A Lineup Built on Engineering Significance

At the core is the Lamborghini Aventador, a naturally aspirated 6.5-liter V12 producing north of 730 horsepower, paired to a carbon fiber monocoque that defined Lamborghini’s modern flagship era. This isn’t just a loud poster car; it’s the final chapter of a drivetrain philosophy that no longer exists.

Alongside it sits the Ferrari SF90 Stradale, a 986-horsepower hybrid that blends a twin-turbo V8 with three electric motors and all-wheel drive. Zero to 60 happens in roughly 2.5 seconds, but the real significance is philosophical. It’s Ferrari proving electrification can amplify, not dilute, performance.

Spec Choices That Signal Enthusiast Literacy

What elevates the collection is restraint. Factory specs, OEM wheels, original paint, and no irreversible modifications preserve long-term desirability. These are cars bought to be driven and documented, not chopped up for short-term clout.

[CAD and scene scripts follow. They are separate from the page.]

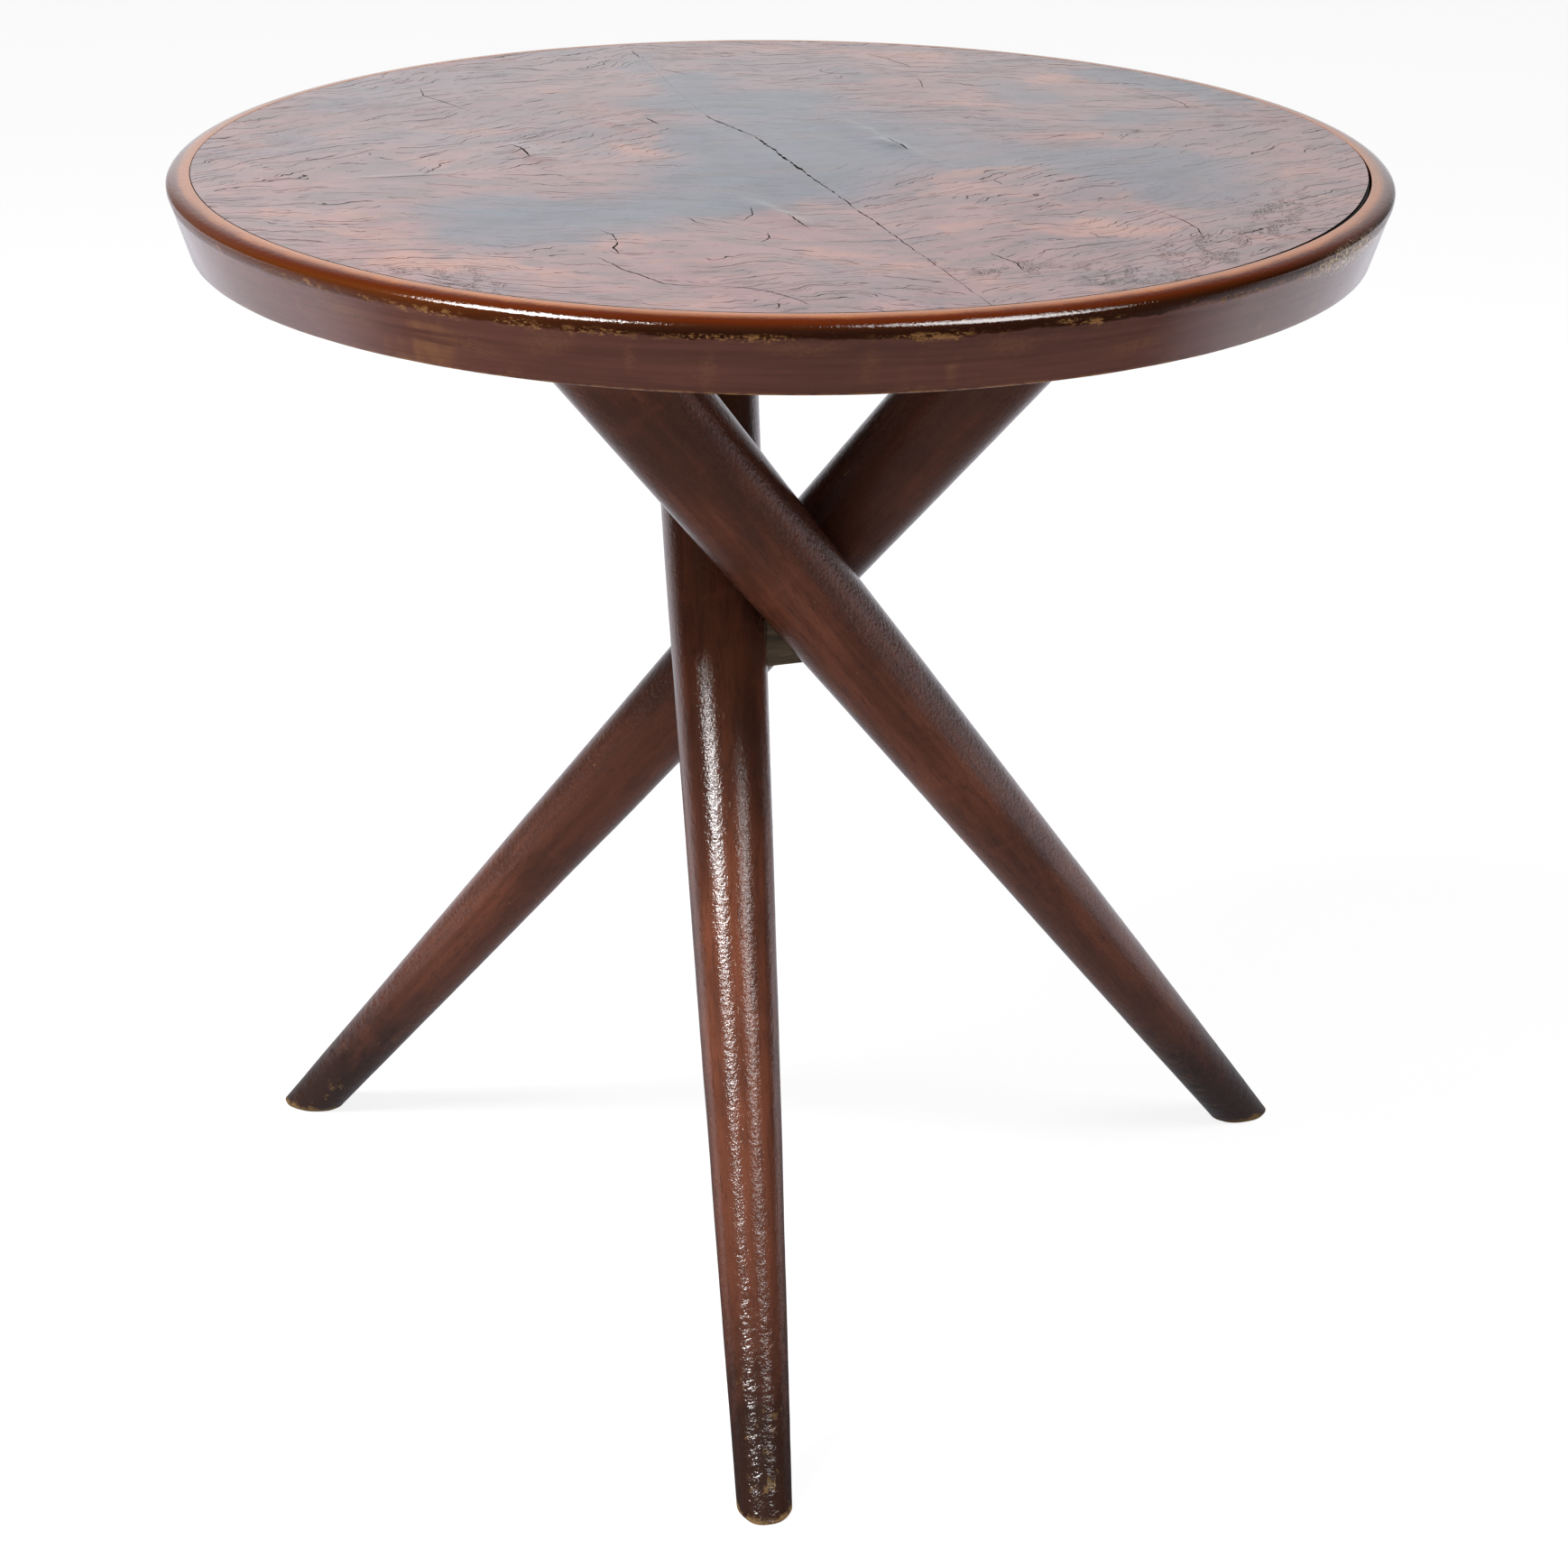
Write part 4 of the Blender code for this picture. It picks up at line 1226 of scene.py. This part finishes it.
def leg_finish(legs, name, matrix, middle_stain):
    """Dark glossy stain over flecked beech, worn at the foot."""
    material, placed = start_material(f"stained_beech_{name}")
    level = split(placed)[2]
    local = framed(placed, matrix)
    bent = shifted(local, noise(local, (18, 18, 5), 2, 0.5, colour=True),
                   (0.012, 0.012, 0.02))
    grain = noise(bent, (170, 170, 7), 5, 0.6)
    cloud = noise(bent, (34, 34, 9), 3, 0.55)
    roll = noise(bent, (26, 26, 70), 2, 0.5)
    fleck = noise(local, (520, 520, 75), 2, 0.6)
    blackened = shaken(level, noise(local, (90, 90, 60), 4, 0.65), 0.10)
    stain = legs.stain_colour
    dark = legs.dark_colour
    colour = mix(span(grain, 0.32, 0.68), shade(stain, 0.62), stain)
    for share, tint in (
            (span(cloud, 0.40, 0.66, 0, 0.75), dark),
            (span(fleck, 0.56, 0.66, 0, 0.45), dark),
            (span(roll, 0.55, 0.75, 0, 0.12), shade(stain, 1.7)),
            (span(level, 0.33, 0.46, 0, 0.32), dark),
            (span(level, 0.24, 0.05, 0, 0.55), dark),
            (times(span(level, 0.13, 0.23), middle_stain), dark),
            (span(blackened, 0.090, 0.025, 0, 0.78), LEG_BLACK)):
        colour = mix(share, colour, tint)

    nicks = span(noise(local, (210, 210, 60), 3, 0.7), 0.705, 0.74)
    scuff = noise(local, 120, 4, 0.7)
    rubbed = times(span(scuff, 0.60, 0.68, 0, 0.55), span(level, 0.080, 0.015))
    worn = strongest((span(shaken(level, scuff, -0.012), 0.0042, 0.0012),
                      times(nicks, 0.8), rubbed))
    colour = mix(times(worn, 0.8), colour, legs.worn_colour)
    roughness = span(noise(local, (60, 60, 14), 3, 0.6), 0.30, 0.72, 0.20, 0.36)
    roughness = larger(roughness, times(worn, 0.75))
    crinkle = noise(local, (480, 480, 400), 3, 0.66)
    wrinkle = times(noise(local, (140, 140, 210), 3, 0.65), span(level, 0.15, 0.03))
    relief = times(grain, 0.22)
    for value, factor in ((crinkle, 1.6), (wrinkle, 4.2), (worn, -0.4)):
        relief = plus(relief, value, factor)
    return end_material(material, colour, roughness, bump(relief, 0.0004, 0.5),
                        coat=less(0.9, worn), coat_roughness=0.13, coat_ior=1.68,
                        specular=0.08)


def shape_legs(legs):
    """Three legs with tenons, kerfs for the wedges and holes for the dowels."""
    for index, name in enumerate(LEG_NAMES):
        matrix, length = leg_frame(legs, index)
        points, faces = leg_points(legs, matrix, length, 5 * index + 2)
        piece = add_piece(f"turned_leg_{name}", [matrix @ point for point in points], faces,
                          leg_finish(legs, name, matrix, MIDDLE_STAINS[index]),
                          [f"leg_{name}"])
        beside = LEG_NAMES[(index + 1) % len(LEG_NAMES)]
        carve(piece, [grown_solid(node, GLUE_LINE) for node in (
            f"crossing_dowel_{name}", f"crossing_dowel_{beside}", f"tenon_wedge_{name}")])


# Plain wood, boards and steel

# Light and dark colour, scale of the grain on each axis, turn about +Z in degrees, how much
# broader the bands are, roughness, and depth of the relief
WOODS = {
    "unpolished_block": ((0.225, 0.155, 0.092), (0.078, 0.054, 0.034), (30, 30, 420), 0,
                         0.22, 0.78, 0.0010),
    "core_board": ((0.330, 0.200, 0.100), (0.190, 0.105, 0.048), (210, 9, 300), 20,
                   0.12, 0.72, 0.0008),
    "bearer_board": ((0.190, 0.110, 0.055), (0.085, 0.045, 0.022), (170, 8, 220), 65,
                     0.10, 0.68, 0.0008),
    "backing_veneer": ((0.130, 0.066, 0.036), (0.062, 0.030, 0.017), (240, 7, 200), -25,
                       0.10, 0.55, 0.0005),
    "bare_beech": ((0.500, 0.340, 0.200), (0.330, 0.205, 0.110), (300, 300, 60), 0,
                   0.20, 0.62, 0.0004),
}
# Grime on the core: how far in from the veneer's edge it starts, and over what it fades in
GRIME_REACH = 0.005
GRIME_FADE = 0.002
GRIME_COLOUR = (0.004, 0.003, 0.003)


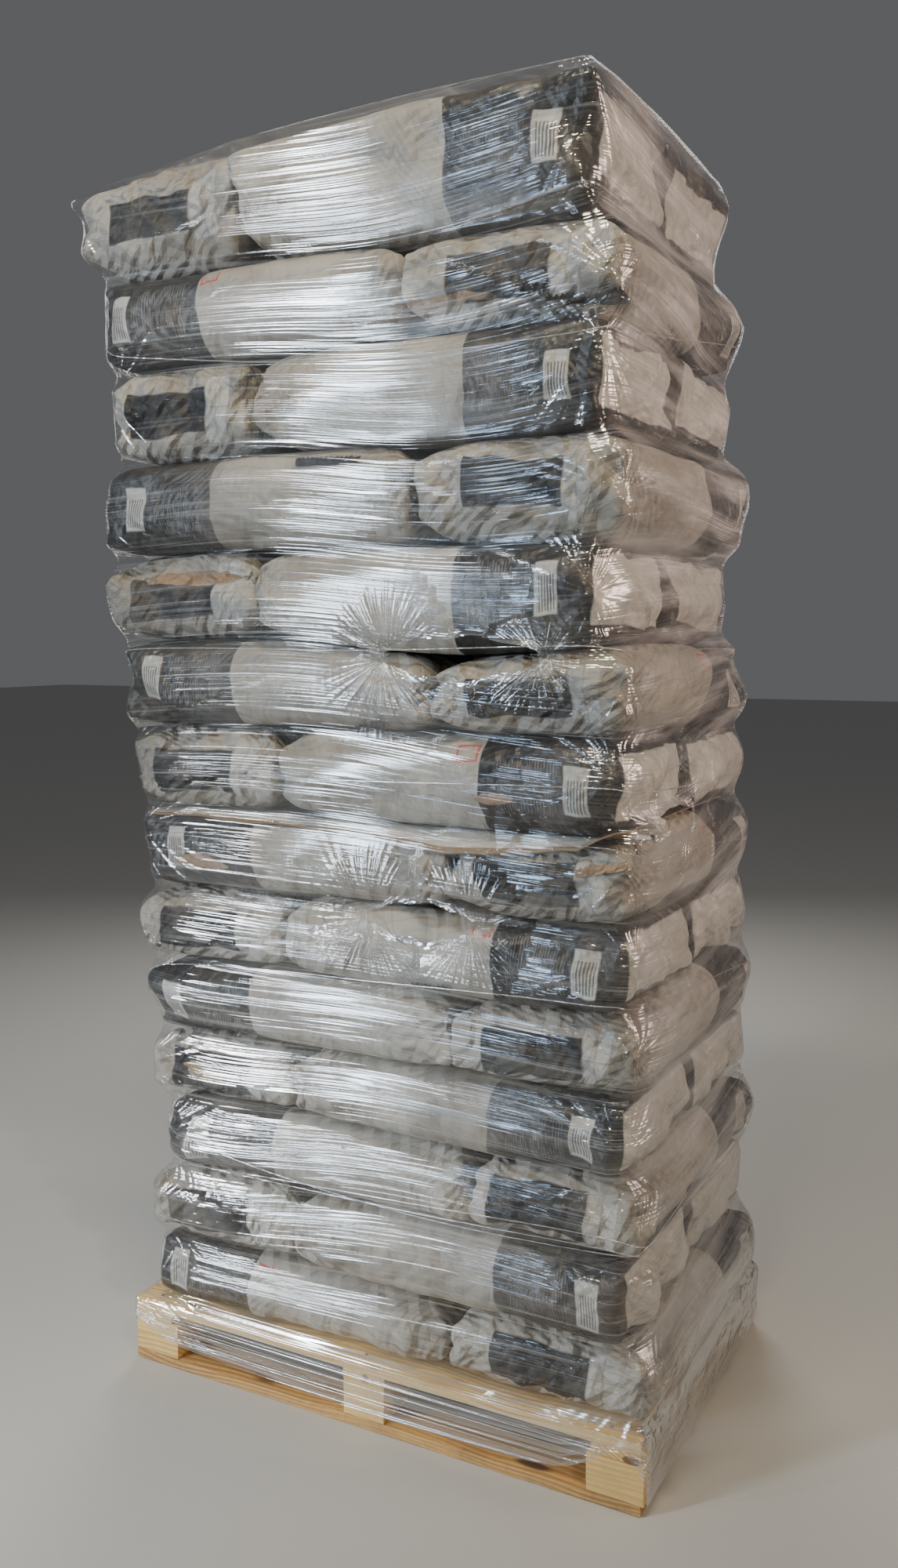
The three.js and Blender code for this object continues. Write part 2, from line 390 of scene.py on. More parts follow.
paperLook = {
    "paper": (0.43, 0.395, 0.34),
    "shade": (0.28, 0.25, 0.205),
    "charcoal": (0.016, 0.0165, 0.018),
    "worn": (0.12, 0.115, 0.11),
    "kraft": (0.34, 0.215, 0.12),
    "dirt": (0.27, 0.22, 0.17),
    "label": (0.50, 0.48, 0.44),
    "endPatch": (0.58, 0.55, 0.49),
    "red": (0.5, 0.05, 0.04),
    "printGrey": (0.30, 0.29, 0.28),
    "mouthDirt": (0.2, 0.17, 0.14),
    "wobble": (0.035, 0.02, 0.02),       # how far the edges of the print waver
    "middle": (0.38, 0.40),              # from the dark end to the light end
    "darkLength": 0.286,                 # the printed band wraps this far from the sack's dark end
    # places on the long side and the light end: from, to, half height
    "panel": (-0.082, 0.12, 0.043),
    "foldPatch": (-0.142, -0.086, 0.062),
    "barLabel": (0.067, 0.114, 0.043),
    "barPitch": 0.0062,
    "patchPlace": (-0.17, 0.185, -0.058, 0.066),      # from, to, lower and upper edge
    "redFrame": (0.292, 0.336, 0.045, 0.075),
    "redLine": 0.004,
    "redShare": (0.64, 0.66),            # sacks whose seed lies above this have the frame
    # ruled blocks in place of print: from, to, half height, pitch, strength
    "lightRules": (0.298, 0.386, 0.045, 0.0052, 0.6),
    "darkRules": (0.128, 0.256, 0.05, 0.0058, 0.35),
    "crumpleScale": 13.0,
    "gloss": (0.62, 0.42),               # roughness of the paper and of the printed band
}


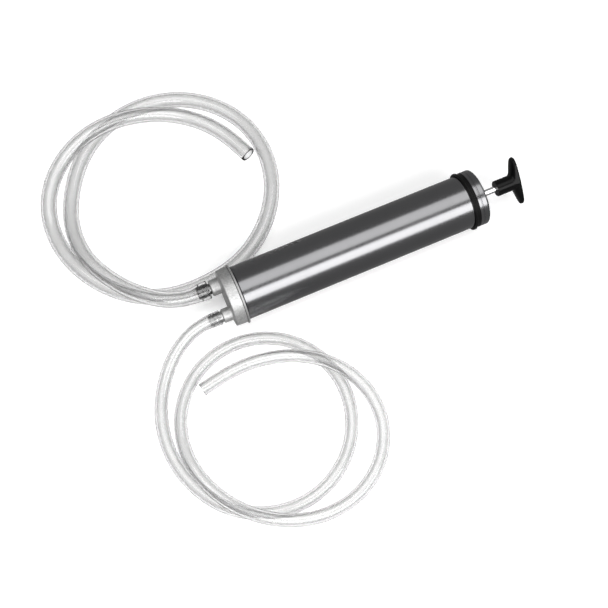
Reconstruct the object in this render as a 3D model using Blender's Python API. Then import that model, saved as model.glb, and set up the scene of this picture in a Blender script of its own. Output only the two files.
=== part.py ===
"""A hand-operated two-hose fluid transfer pump lying on its side, with the plunger pushed in.

The barrel lies along X, with the port end at -X and the handle at +X. The floor is at Z = 0.
All lengths are in metres.
"""

import math

import bmesh
import bpy
from mathutils import Matrix, Vector

# Fineness of the round pieces, and the gap kept between neighbouring pieces
ROUND_SIDES = 40
SMALL_SIDES = 24
BALL_SIDES = 16
GAP = 0.0003

# The barrel's axis: height over the floor
AXIS_HEIGHT = 0.0305

# Barrel: a drawn tube with one fine groove behind the lip ring
BARREL_FRONT_X = -0.1353
BARREL_REAR_X = 0.1225
BARREL_RADIUS = 0.0272
BARREL_BORE = 0.0256
BARREL_GROOVE_X = -0.1329
BARREL_GROOVE_WIDTH = 0.0010
BARREL_GROOVE_DEPTH = 0.0004

# Base cap: a cast disc with two side-by-side ports and a spigot that enters the barrel
CAP_FRONT_X = -0.1475
CAP_REAR_X = -0.1363
CAP_FRONT_RADIUS = 0.0286
CAP_REAR_RADIUS = 0.0290
CAP_CORNER = 0.0012
SPIGOT_END_X = -0.1265
SPIGOT_RADIUS = 0.0252
SEAL_GROOVE_X = -0.1300
SEAL_GROOVE_WIDTH = 0.0024
SEAL_GROOVE_RADIUS = 0.0232
PORT_OFFSET_Y = 0.0155
INLET_BOSS_RADIUS = 0.0081
OUTLET_BOSS_RADIUS = 0.0070
BOSS_FRONT_X = -0.1571
BOSS_BURIED_X = -0.1450
BOSS_ROOT_FLARE = 0.0007
BOSS_CORNER = 0.0012
PORT_BORE = 0.0050
PORT_SHOULDER_X = -0.1335
PORT_THROAT_RADIUS = 0.0030
CUTTER_OVERRUN = 0.0020

# Cap seal, flat gasket and the bright lip ring around the barrel's front end
SEAL_CENTRE_RADIUS = 0.0244
SEAL_SECTION_RADIUS = 0.00085
GASKET_INNER = 0.0255
GASKET_OUTER = 0.0292
LIP_REAR_X = -0.1338
LIP_INNER = 0.0275
LIP_OUTER = 0.0305

# Rubber ring around the barrel's rear end: a raised lip, a plain sleeve and a groove
RUBBER_FRONT_X = 0.1092
RUBBER_LIP_REAR_X = 0.1112
RUBBER_GROOVE_X = 0.1132
RUBBER_REAR_X = 0.1149
RUBBER_INNER = 0.0275
RUBBER_LIP_RADIUS = 0.0300
RUBBER_LIP_CORNER = 0.0005
RUBBER_SLEEVE_RADIUS = 0.0287
RUBBER_GROOVE_RADIUS = 0.0282

# Rear cap: a turned cup over the barrel's rear end, with one groove around it
REAR_CAP_FRONT_X = 0.1152
REAR_CAP_REAR_X = 0.1255
REAR_CAP_PLATE_X = 0.1230
REAR_CAP_RADIUS = 0.0287
REAR_CAP_BORE = 0.0275
REAR_CAP_CORNER = 0.0022
REAR_CAP_GROOVE_X = 0.1186
REAR_CAP_GROOVE_WIDTH = 0.0012
REAR_CAP_GROOVE_DEPTH = 0.0004
REAR_CAP_HOLE = 0.0070
VENT_RADIUS = 0.0015
VENT_OFFSET_Z = 0.0180

# Rod bush through the rear cap, its hexagon nut and the wiper seal in its mouth
BUSH_FRONT_X = 0.1190
BUSH_FLANGE_X = 0.1258
BUSH_REAR_X = 0.1278
BUSH_RADIUS = 0.0067
BUSH_FLANGE_RADIUS = 0.0090
BUSH_COUNTERBORE_X = 0.1260
BUSH_COUNTERBORE = 0.0053
WIPER_FRONT_X = 0.1263
WIPER_REAR_X = 0.1275
WIPER_RADIUS = 0.0050
BUSH_NUT_FRONT_X = 0.1185
BUSH_NUT_REAR_X = 0.1225
BUSH_NUT_RADIUS = 0.0100
BUSH_NUT_HOLE = 0.0070

# Plunger rod, and the hole radius of everything that sits on it
ROD_FRONT_X = -0.1262
ROD_REAR_X = 0.1600
ROD_RADIUS = 0.003175
ROD_HOLE = 0.00345
ROD_CHAMFER = 0.0005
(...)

That matters in valuation terms. Clean, correctly optioned Aventadors and SF90s sit comfortably in the seven-figure combined range, with future upside tied to rarity, originality, and production context. Paul’s cars check those boxes in a way many celebrity garages don’t.

Market Value Versus Cultural Value

On paper, the numbers are already strong. Real-world market comps show late-model Aventadors holding firm as collectors recognize the end of the V12 era. The SF90, still young, is establishing itself as a landmark car that will age well as Ferrari’s hybrid blueprint matures.

Culturally, the cars punch above their invoice prices. Repeated exposure, correct usage, and visible enjoyment turn these machines into reference points for a generation that consumes car culture through screens. That kind of visibility doesn’t cheapen the metal; it contextualizes it.

The Bottom Line for Enthusiasts

Losses happen. Mechanical significance doesn’t. Jake Paul’s supercar collection stands because it’s rooted in cars that will be discussed in engineering terms long after the fight footage stops circulating.

Final verdict: regardless of what happens in the ring, his garage reflects lasting success. For enthusiasts, that’s the metric that matters most.